▶ _Data excerpt_:

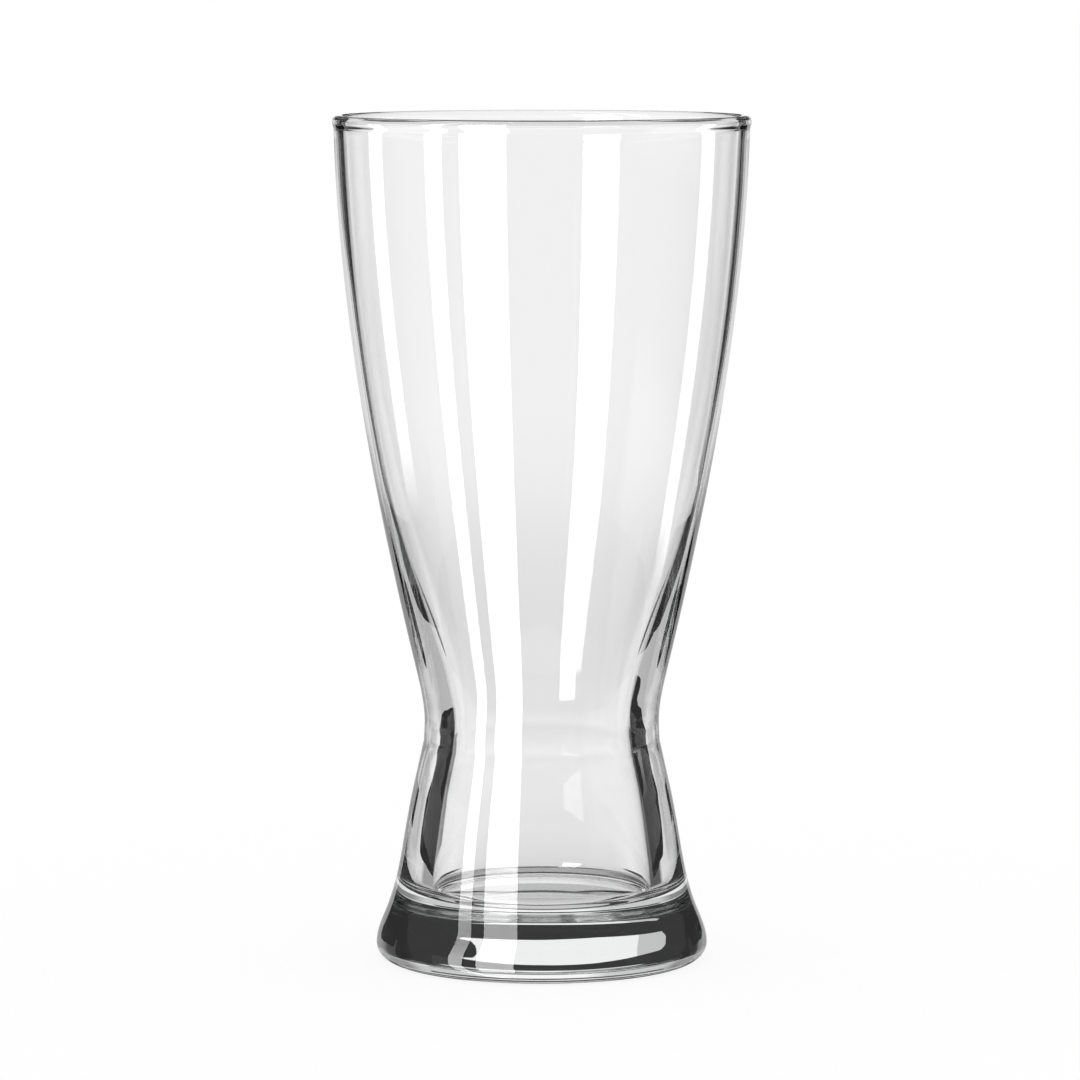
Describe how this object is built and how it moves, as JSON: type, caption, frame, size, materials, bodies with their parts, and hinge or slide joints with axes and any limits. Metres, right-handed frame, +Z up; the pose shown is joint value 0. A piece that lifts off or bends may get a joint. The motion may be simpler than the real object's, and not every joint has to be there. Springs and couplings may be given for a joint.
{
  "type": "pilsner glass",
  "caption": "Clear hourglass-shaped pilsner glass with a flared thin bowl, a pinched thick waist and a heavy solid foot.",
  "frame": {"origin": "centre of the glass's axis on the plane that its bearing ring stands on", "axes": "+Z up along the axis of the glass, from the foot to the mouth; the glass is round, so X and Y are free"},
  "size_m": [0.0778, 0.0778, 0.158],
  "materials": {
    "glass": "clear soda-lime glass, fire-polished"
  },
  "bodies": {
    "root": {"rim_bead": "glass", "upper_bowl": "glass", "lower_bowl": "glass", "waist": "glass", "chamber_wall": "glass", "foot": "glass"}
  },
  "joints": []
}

▶ _The task_: List the lines that contain the word "bodies".

▶ _Response_:
Describe how this object is built and how it moves, as JSON: type, caption, frame, size, materials, bodies with their parts, and hinge or slide joints with axes and any limits. Metres, right-handed frame, +Z up; the pose shown is joint value 0. A piece that lifts off or bends may get a joint. The motion may be simpler than the real object's, and not every joint has to be there. Springs and couplings may be given for a joint.
  "bodies": {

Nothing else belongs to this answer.